Joseph Cornell, “The sixth dawn”, l’alba di un cerchio d’oro e d’angeli a forma di uccelli alati.

La mia mente, i miei anni, lo specchio del mio volto in un cerchio di fuoco e di luce. L’alba luminosa di un orizzonte che vedo troppo a distanza, aperto dentro una parentesi di infinito sulla sordità del reale circostante.
La mia mente, i miei anni, a occhi aperti visualizzati da una sfera di fuoco rischiarata dalla luce dell’alba. Una chiarezza laggiù, in quell’orizzonte lontano. Il mio sogno di infinito riflesso in quel cerchio di luce a distanza.


Tra gli oggetti surrealisti: la pianta tridimensionale di una casa aperta e riportata su un foglio, finestre e porte che danno su antri del sogno, cerchi concentrici (dell’immaginazione) tenuti stretti da una molla, un gioco di dadi. 
“Il sogno di una chiave di notte” smarrita perché qualcuno la ritrovi, missive segrete, una raccolta di lettere-allerte”, un “castello dalle mille scosse” sull’etichetta d’una bottiglia di vino svuotata. Ancora appare una  scatola di legno dai tanti comparti aperta su tre dimensioni e poi richiusa dentro il vano di un muro: la mia piccola scatola dei sogni e dei ritagli, dei bijoux e degli oggetti sepolti del passato.



Infine, il " viso di di Mae West" di Salvaror Dalì diviene in un’installazione contemporanea di Oscar Tusquets Blanca una camera d’appartamento ricostruita all’interno del museo dove i grandi occhi appaiono come due immagini elettroniche scomposte in unità infinitesimali, fluttuanti e sfuocate.
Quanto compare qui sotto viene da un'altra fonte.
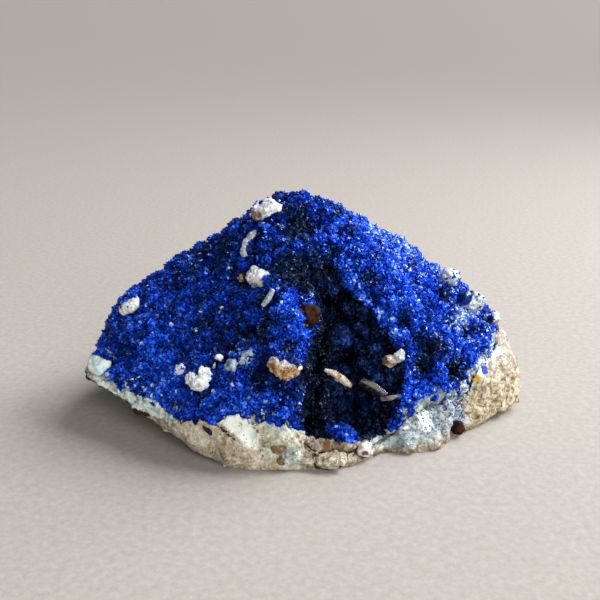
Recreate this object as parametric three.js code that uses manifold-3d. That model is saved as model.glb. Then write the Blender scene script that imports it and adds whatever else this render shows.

Sedendo sul divano a forma di labbra si riflette ambigua e scomposta  la nostra immagine di spettatori osservata sulla parete opposta dello specchio.
 Ancora due narici in plastica espanse divengono antri di camini rosso-carminio con fiamme artificiali brucianti al loro interno.
 Le luci sono basse e sfumate, la vibrazione del rosso fuoco dominante sulle pareti.
 La sensazione è quella di essere all’interno, nei recessi della stanza o di un corpo. Forse ancora, per l’artista, all’interno della psiche insinuandosi in un territorio abitato da pulsioni inconsce e desideranti.